Chorale settings by D. Vetter in Birnstiel's 1765 Volume[6]
BWV Birnstiel Vetter Title
Anh. 201 15 35 Du Friedefürst, Herr Jesu Christ[7]
Anh. 202 31 29 Gott hat das Evangelium[8]
Anh. 203 06 20 Ich hebe meine Augen auf[3]
Anh. 204 18 05 O Traurigkeit, o Herzeleid[9]

Second volume (1769)

C. P. E. Bach criticised Birnstiel's second volume as being full of mistakes in an article which was published in Hamburg in the Staats- und Gelehrte Zeitung des Hamburgischen unpartheyeschen Correspondenten on 30 May 1769, in which he also claimed that some of the chorale harmonisations included in the volume had not been composed by his father.

C. P. E. Bach's edition for Breitkopf

Breitkopf 1784: No. 1 "Aus meines Herzens Grunde" (= BWV 269) and No. 2 "Ich dank' dir, lieber Herre" (= BWV 347)

After Kirnberger died in 1783, C. P. E. Bach became Breitkopf's editor for the chorales, which he then published in four parts:[10]

  • Vol. I (1784): Nos. 1–96
  • Vol. II (1785): Nos. 97–194
  • Vol. III (1786): Nos. 195–283
  • Vol. IV (1787): Nos. 283–370

Since the number 283 was used twice (last number of Vol. III and first number of Vol. IV), the collection actually contained 371 items. The collection also contained several doubles (e.g. No. 156 is identical to No. 307): it totalled 348 independent harmonisations.[11]

Reception

The Breitkopf collection went through four more editions and countless reprintings until 1897:[12]

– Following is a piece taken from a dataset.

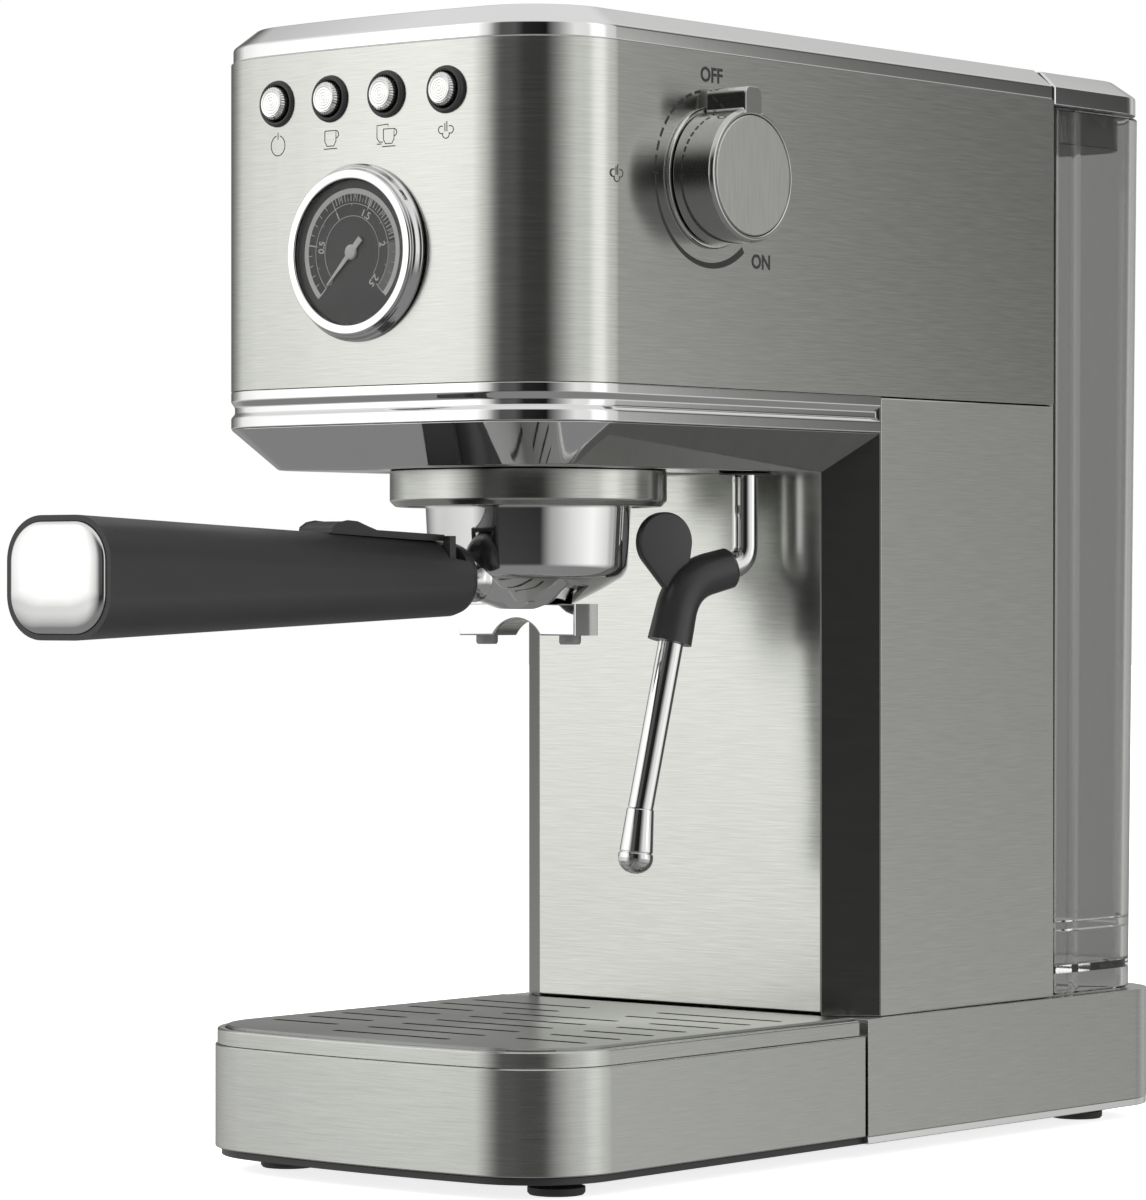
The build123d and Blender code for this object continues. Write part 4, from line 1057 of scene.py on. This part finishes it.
# %% The two-way spout and the basket clip, cut from side views with rolled edges
def pillow(bm, outline, layers, place):
    """A flat shape with soft edges; every (inset, depth) layer repeats the outline, shrunk."""
    points = [Vector(p) for p in outline]
    rows = []
    for inset, depth in layers:
        row = []
        for before, point, after in zip(points[-1:] + points, points, points[1:] + points[:1]):
            run = ((after - point).normalized() - (before - point).normalized()).normalized()
            shrunk = point + Vector((-run.y, run.x)) * inset
            row.append(bm.verts.new(place @ Vector((shrunk.x, shrunk.y, depth))))
        rows.append(row)
    skinned(bm, rows)


def soft_layers(half_depth, roll):
    """Insets and depths of a rolled edge on both sides."""
    turns = [math.radians(a) for a in (90, 60, 30, 0)]
    one = [(roll * (1 - math.cos(t)), -half_depth + roll * (1 - math.sin(t))) for t in turns]
    return one + [(inset, -depth) for inset, depth in reversed(one)]


SPOUT_HALF_W, SPOUT_HALF_D, SPOUT_LOW, SPOUT_TOP = 19.3, 5.5, 142.8, 151.3
ARCH_HALF_W, ARCH_RISE = 7.8, 4.4
arch_r = (ARCH_HALF_W ** 2 + ARCH_RISE ** 2) / (2 * ARCH_RISE)
arch_span = math.degrees(math.asin(ARCH_HALF_W / arch_r))
spout_side = [(SPOUT_HALF_W, SPOUT_LOW), (SPOUT_HALF_W, SPOUT_TOP), (-SPOUT_HALF_W, SPOUT_TOP),
              (-SPOUT_HALF_W, SPOUT_LOW)]
spout_side += arc(0, SPOUT_LOW + ARCH_RISE - arch_r, arch_r, -arch_span, arch_span, 24)
spout_bm = bmesh.new()
pillow(spout_bm, spout_side, soft_layers(SPOUT_HALF_D, 0.6), upright)
spout = settle(mesh_of(spout_bm, "portafilter_spout_fine"), "portafilter_spout_fine", chrome_bright,
               "portafilter_spout", 50)
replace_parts(flattened(spout), "portafilter_spout")

HANDLE_END = 189.0
GRIP_START, GRIP_HALF_H, GRIP_RISE = 38.0, 9.85, 5.15
CLIP_RHO, CLIP_Z, CLIP_HALF_W = 44.0, 165.6, 5.4
ARM = [(44.6, 0.0), (58, 0.0), (91.5, 0.0), (91.0, 1.3), (88.5, 2.6), (85, 3.2), (81, 3.1),
       (77, 2.1), (73, 1.2), (44.6, 1.3)]


def grip_top(rho):
    """Height of the grip's upper face at a distance from the group's axis."""
    share = (rho - GRIP_START) / (HANDLE_END - GRIP_START)
    return HANDLE_Z + GRIP_HALF_H + GRIP_RISE * share


sideways = group_place @ Matrix(((0, 0, 1, 0), (1, 0, 0, 0), (0, 1, 0, 0), (0, 0, 0, 1)))
clip_bm = bmesh.new()
arm_side = [(-rho, grip_top(rho) + rise) for rho, rise in ARM]
pillow(clip_bm, arm_side, soft_layers(CLIP_HALF_W, 0.3), sideways)
ear_foot, ear_head = CLIP_Z - 2.6, grip_top(CLIP_RHO) + 1.2
ear_side = [(-46.4, ear_foot), (-43.8, ear_foot), (-43.8, ear_head), (-46.4, ear_head)]
for side in (-1, 1):
    ear_place = sideways @ Matrix.Translation((0, 0, side * 7.6))
    pillow(clip_bm, ear_side, soft_layers(1.2, 0.25), ear_place)
bar_foot = grip_top(46) + 0.1
bar_side = [(-46.4, bar_foot), (-44.0, bar_foot), (-44.0, ear_head), (-46.4, ear_head)]
pillow(clip_bm, bar_side, soft_layers(8.6, 0.25), sideways)
clip = settle(mesh_of(clip_bm, "basket_clip_fine"), "basket_clip_fine", black_grip,
              "basket_clip", 40)
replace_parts(flattened(clip), "basket_clip")
print("spout and clip faces:", len(spout.data.polygons), len(clip.data.polygons))


# %% The handle's domed end cap
CAP_W, CAP_H, CAP_R = 30.0, 27.0, 9.6
CAP_PLUG, CAP_EDGE, CAP_DOME = 1.9, 0.15, 1.7


def soft_rectangle(width, height, radius, steps=12):
    """Outline of a rounded rectangle, with corners drawn as arcs."""
    x, y = width / 2 - radius, height / 2 - radius
    outline = []
    for cx, cy, first in ((x, y, 0), (x, -y, 90), (-x, -y, 180), (-x, y, 270)):
        outline += arc(cx, cy, radius, first, first + 90, steps)
    return outline


cap_levels = [(1.0, -CAP_PLUG), (1.0, CAP_EDGE)]
cap_levels += [(math.cos(math.radians(a)) ** 0.55, CAP_EDGE + CAP_DOME * math.sin(math.radians(a)))
               for a in range(10, 90, 8)]
cap_bm = bmesh.new()
rings = []
for share, rise in cap_levels:
    spots = [Vector((x * share, -HANDLE_END - rise, HANDLE_Z + y * share))
             for x, y in soft_rectangle(CAP_W, CAP_H, CAP_R)]
    rings.append([cap_bm.verts.new(group_place @ spot) for spot in spots])
skinned(cap_bm, rings)
bmesh.ops.remove_doubles(cap_bm, verts=cap_bm.verts, dist=1e-7)
end_cap = settle(mesh_of(cap_bm, "handle_end_cap_fine"), "handle_end_cap_fine", chrome_bright,
                 "handle_end_cap")
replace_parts(end_cap, "handle_end_cap")
print("cap rings:", len(rings))

# %% [markdown]
# ## Steam wand
# The wand hangs from a bush, bends towards the user and ends in a bullet-shaped tip. A silicone
# sleeve with a thumb paddle covers the bend. Tubes are swept along a rounded path with a radius
# for every point, so the sleeve can flare at its lower end.

# %% Sweep a round section along a path
WAND_LEAN = (-0.39, -0.921)
ACROSS = Vector((WAND_LEAN[1], -WAND_LEAN[0], 0)).normalized()


def wand_point(out, z):
    """A point in the wand's upright plane, out millimetres from its axis."""
    return Vector((WAND_X + out * WAND_LEAN[0], WAND_Y + out * WAND_LEAN[1], z))


def bent(corners, bends, steps=10):
    """Straight runs joined by soft bends, whose reach is given for each corner."""
    path = [corners[0]]
    for before, corner, after, reach in zip(corners, corners[1:], corners[2:], bends):
        path += eased(before, corner, after, reach, steps)
    return path + [corners[-1]]


def swept(bm, path, radii, sides=40):
    """A tube along a path in one upright plane, closed at both ends."""
    rings = []
    for k, (point, radius) in enumerate(zip(path, radii)):
        run = (path[min(k + 1, len(path) - 1)] - path[max(k - 1, 0)]).normalized()
        up = run.cross(ACROSS).normalized()
        ring = []
        for j in range(sides):
            turn = 2 * math.pi * j / sides
            spot = point + (ACROSS * math.cos(turn) + up * math.sin(turn)) * radius
            ring.append(bm.verts.new(at(*spot)))
        rings.append(ring)
    skinned(bm, rings)


PIPE_R = 3.5
pipe_top, elbow, shoulder = wand_point(0, 196.0), wand_point(0, 162.4), wand_point(19.6, 157.4)
sleeve_start, sleeve_end = wand_point(4.6, 161.2), wand_point(23.5, 140.9)
tip_start, tip_end = wand_point(32.4, 95.8), wand_point(34.4, 78.2)
pipe_path = bent([pipe_top, elbow, shoulder, tip_start], [5.0, 6.0])
pipe_bm = bmesh.new()
swept(pipe_bm, pipe_path, [PIPE_R] * len(pipe_path))
pipe = settle(mesh_of(pipe_bm, "steam_pipe_fine"), "steam_pipe_fine", chrome_bright, "steam_pipe")
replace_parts(pipe, "steam_pipe")
print("pipe points:", len(pipe_path))

# %% The sleeve with its paddle
LIP_R, COVER_R, SLEEVE_R, FLARE_R = 4.9, 5.6, 5.75, 6.1
sleeve_path = bent([sleeve_start, shoulder, sleeve_end], [8.5], 16)
sleeve_path.insert(1, sleeve_path[0].lerp(sleeve_path[1], 0.12))
flare = [LIP_R, COVER_R] + [SLEEVE_R] * (len(sleeve_path) - 3) + [FLARE_R]
sleeve_bm = bmesh.new()
swept(sleeve_bm, sleeve_path, flare)
PADDLE_OUT, PADDLE_Z, PADDLE_R = 25.2, 168.0, 8.2
ROOT_OUT, ROOT_Z = 21.0, 153.5
PADDLE_LAYERS = [(0.86, -1.55), (0.95, -1.4), (1.0, -0.9), (1.0, 0.9), (0.95, 1.4), (0.86, 1.55)]
lean = math.degrees(math.atan2(PADDLE_OUT - ROOT_OUT, PADDLE_Z - ROOT_Z))
paddle_side = arc(PADDLE_OUT, PADDLE_Z, PADDLE_R, lean - 118, lean + 118, 40)
paddle_side += [(ROOT_OUT + 2.6, ROOT_Z), (ROOT_OUT - 2.0, ROOT_Z + 0.5)]
layers = []
for share, side in PADDLE_LAYERS:
    inset = (1 - share) * PADDLE_R
    layer = []
    for out, z in paddle_side:
        away = Vector((out - PADDLE_OUT, z - PADDLE_Z))
        reach = max(away.length - inset, 0.0) / away.length
        spot = wand_point(PADDLE_OUT + away.x * reach, PADDLE_Z + away.y * reach) + ACROSS * side
        layer.append(sleeve_bm.verts.new(at(*spot)))
    layers.append(layer)
skinned(sleeve_bm, layers)
sleeve = settle(mesh_of(sleeve_bm, "wand_sleeve_fine"), "wand_sleeve_fine", black_silicone,
                "wand_sleeve")
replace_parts(sleeve, "wand_sleeve")
print("sleeve faces:", len(sleeve.data.polygons))

# %% The bullet tip
tip_axis = tip_end - tip_start
tip_place = facing(tip_start, tip_axis, (0, 1, 0))
LENGTH = tip_axis.length
NOSE_START, NOSE_R = 13.4, 4.85
tip_profile = [(0, 0), (3.62, 0), (3.75, 0.25), (4.6, 11.6), (4.45, 11.75), (4.45, 12.0),
               (4.75, 12.15), (NOSE_R, NOSE_START)]
for degrees in range(15, 90, 15):
    a = math.radians(degrees)
    tip_profile.append((NOSE_R * math.cos(a), NOSE_START + (LENGTH - NOSE_START) * math.sin(a)))
tip = turned("wand_tip_fine", tip_profile + [(0, LENGTH)], tip_place, chrome_bright, "wand_tip", 0.1)
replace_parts(tip, "wand_tip")
print("tip length", round(LENGTH, 1))

# %% [markdown]
# ## Everything else
# Pieces that are hidden inside, or plain enough that CAD already gives their whole form, keep their
# CAD mesh and only take a finish.

# %% Which finish each other CAD piece takes
FINISHES = {
    chrome_satin: ["filter_basket", "shower_screen", "foot_screws"],
    black_plastic: ["tank_dock", "gauge_case"],
    black_rubber: ["rubber_feet", "group_gasket", "pump_mounts"],
    grey_plastic: ["tank_valve", "vibration_pump"], nozzle_grey: ["spout_nozzles"],
    white_plastic: ["pressure_hose", "intake_hose", "hot_water_pipes"],
    green_board: ["control_board"], cast_alloy: ["thermoblock", "group_head"],
    turned_brass: ["steam_valve", "thermostats"],
}
for finish, names in FINISHES.items():
    for name in names:
        mesh = nodes[name].data
        mesh.materials.clear()
        mesh.materials.append(finish)
print("plain CAD pieces:", sum(len(names) for names in FINISHES.values()))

  • The Breitkopf edition of 1832.
  • The Breitkopf edition of 1898.

The new 1831 score was revised directly by Breitkopf, only afterwards approaching an expert to supply the preface and title. The choice of the Leipzig music collector Carl Ferdinand Becker followed a traditional route: a former chorister from the Thomanerschule, who was later appointed organist at the Alte Peterskirche in Leipzig. Becker subsequently seems to have regretted his decision. At that stage organist at the Leipzig Nikolaikirche, Becker's critical commentary was the first to discuss the manuscript sources prepared by Kirnberger and C. P. E. Bach, even if only in a general way.[12]